Accountant Thomas Ochsenschlager agrees: "Getting an idea of your tax situation now can be key to adopting strategies that will help lower your tax bill for this year and beyond." Ochsenschlager is a partner with accounting firm Grant Thornton in Tysons Corner, Va.

There are a host of legitimate federal deductions and deferrals out there--it's up to you to take advantage of them.

Here are some tax planning strategies designed to make the federal tax laws work for you:

Look for ways to boost deductions. The larger the number of legitimate deductions you are able to claim, the smaller your taxable income will be and the less taxes you will owe the federal government. The best way to boost deductions for cash-basis business owners is to pay as many business expenses as possible this year.

With the cash method of accounting, income is taxable when you receive it, and expenses are deductible when they are paid. Under a new revenue ruling, businesses with average gross receipts of less than $1 million for the last three years can use the cash method even if they have inventory. This is especially beneficial for startups, says Ochsenschlager, because the cash method is less costly and simpler than the accrual method and it's much easier to control your income and deductions.

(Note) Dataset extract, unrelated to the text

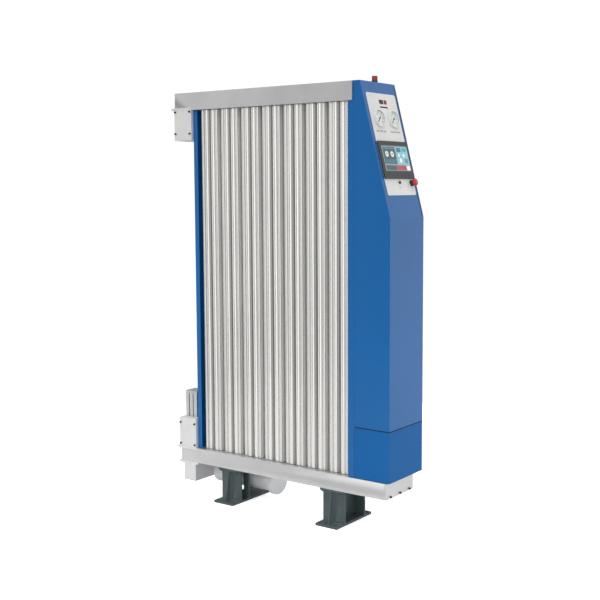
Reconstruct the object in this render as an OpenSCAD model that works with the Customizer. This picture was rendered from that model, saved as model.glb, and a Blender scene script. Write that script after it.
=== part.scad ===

One good way to add deductions is to purchase needed equipment before the end of the year. Under the federal expensing provision, you can deduct the full cost of your equipment purchase rather than depreciating it over a number of years. The amount you can deduct for qualifying equipment in 2000 is $20,000--up from $19,000 in 1999. The allowable amount is scheduled to increase in stages to $25,000 by 2003. This is only available for smaller businesses. The $20,000 is reduced for every $1 of new equipment in excess of $20,000.